Our Nation's First Settlement

In 1559, Luis de Velasco, Viceroy of New Spain, chose the lands around Pensacola Bay as the place to begin the conquest and colonization of Florida. Known as Polonza or Ochuse on maps of the day, members of two Spanish expeditions had visited the site searching for mythical riches during the preceding thirty years. Chosen to command the enterprise was a seasoned explorer, Don Tristan de Luna y Arellano, a veteran of the expeditions in Mexico under Hernan Cortes and Coronado’s journeys through the American Southwest in search of the mystical city of gold, Cibola.

Plaza and Harbor
Given detailed instructions, de Luna was to construct a fortress large enough to contain 100 colonists at Ochuse (Pensacola). The fortress was to include storehouses, jails, inns, and a slaughterhouse. To establish and maintain order, the Viceroy told de Luna to appoint councilmen, judges, and bailiffs.

The armada assembled to transport the expedition from the Mexican port of Veracruz consisted of eleven ships. Since this was an expedition aimed at colonization, the band consisted of more than 1,000 colonists, including women, children, servants, and natives from New Spain, with the tools necessary for agriculture and construction.

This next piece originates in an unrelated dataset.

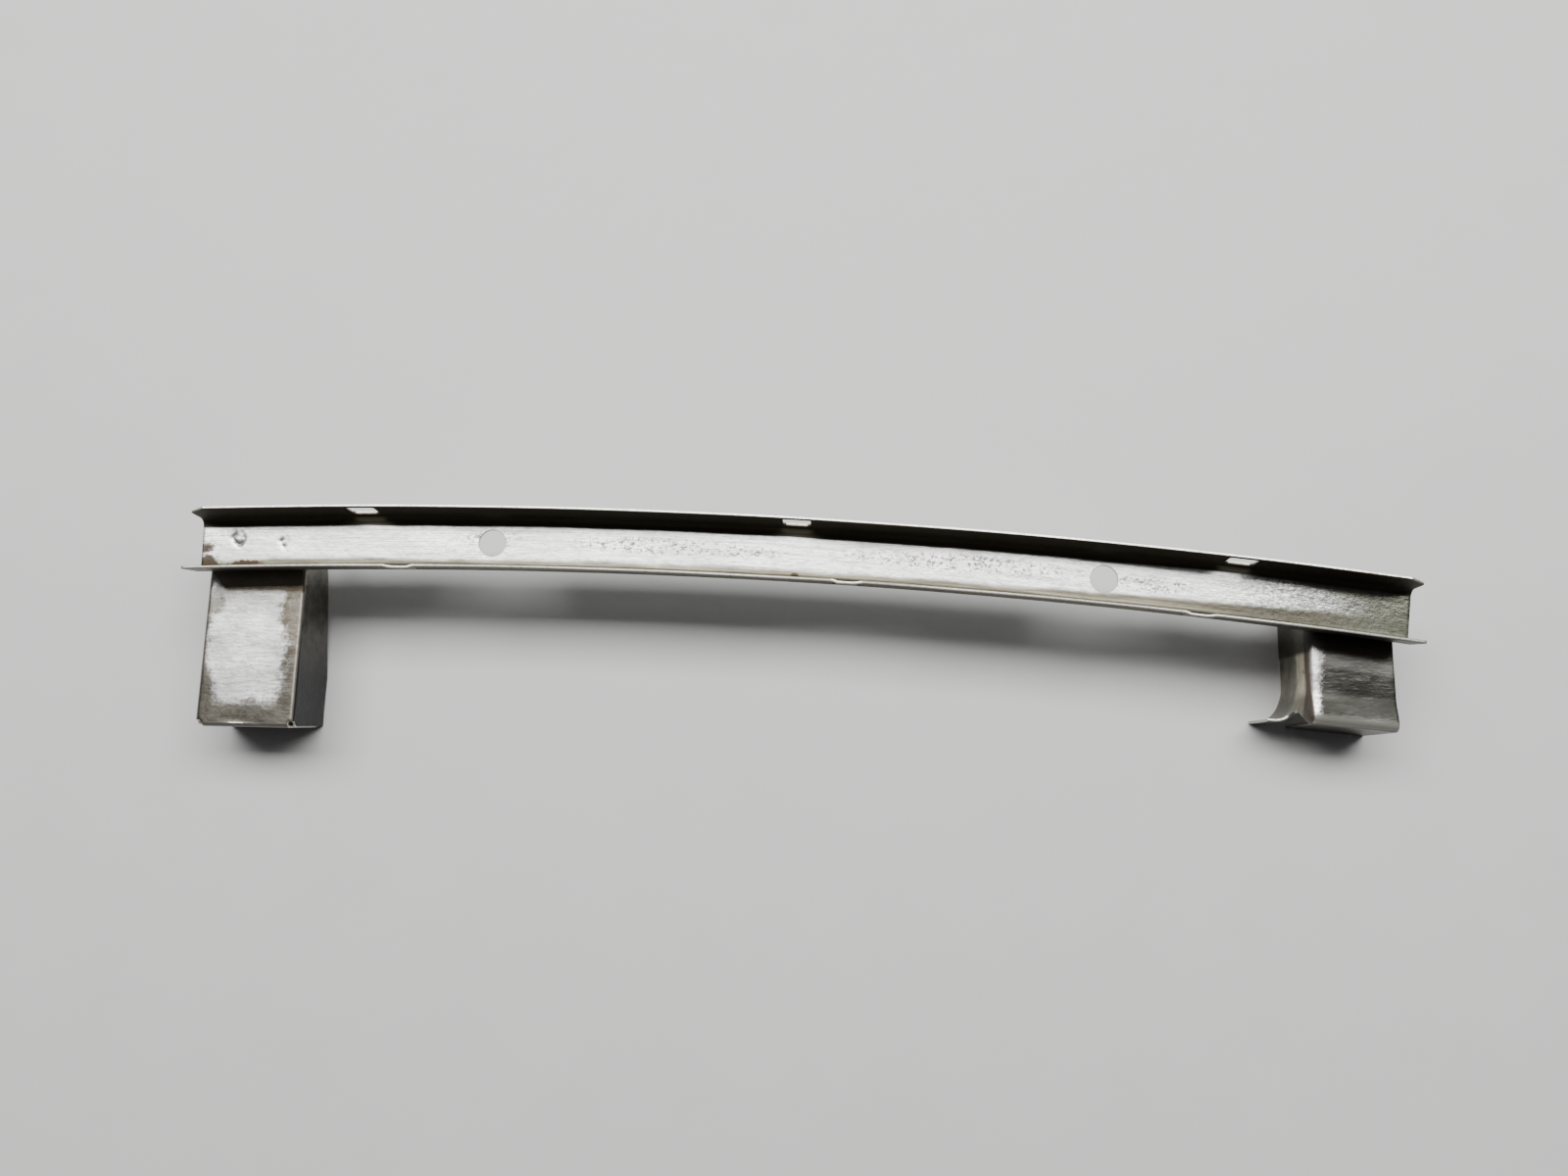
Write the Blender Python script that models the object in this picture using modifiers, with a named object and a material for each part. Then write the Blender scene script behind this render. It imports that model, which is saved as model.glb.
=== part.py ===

Supporting the colonists were 540 soldiers with their arms and armor, and 240 horses. When they left for Florida, they were heavily laden with supplies of corn, hardtack biscuit, bacon, dried beef, cheese, oil, vinegar, wine, and live cattle to support the expedition for eighty days.

A half-century before the arrival of the Pilgrims at Plymouth, the original residents of Escambia County—the Creek and Poarch Indians—were on hand for the first landing of Europeans anywhere on the American mainland. Over the course of the next 400 years, the flags of five nations flew over this area on one or more occasions.

Escambia County was created by the Territorial Legislature on July 22, 1821 to be Florida’s first county, a distinction it shares with St. John’s County.

Arriving on August 15, 1559, colonists went ashore from their anchorage in Pensacola Bay to pick a suitable place to build a town, and de Luna dispatched scouting parties to look for food and any sign of native villages. A mere thirty five days later, a hurricane passed over the area destroying all but three of the vessels, some still loaded with essential supplies. The heavy rains which accompanied the storm damaged many supplies that they had already deposited on shore and many colonists lost their lives. Despite the arrival of four relief voyages from the Spanish colonies in Cuba and Mexico, the colony could not recover from the calamity that had befallen them. Hunger and discord among the colonists quickly escalated into mutiny and, despite the arrival of a new governor, the colony failed and the remaining settlers returned to Mexico, abandoning the Gulf Coast of Florida.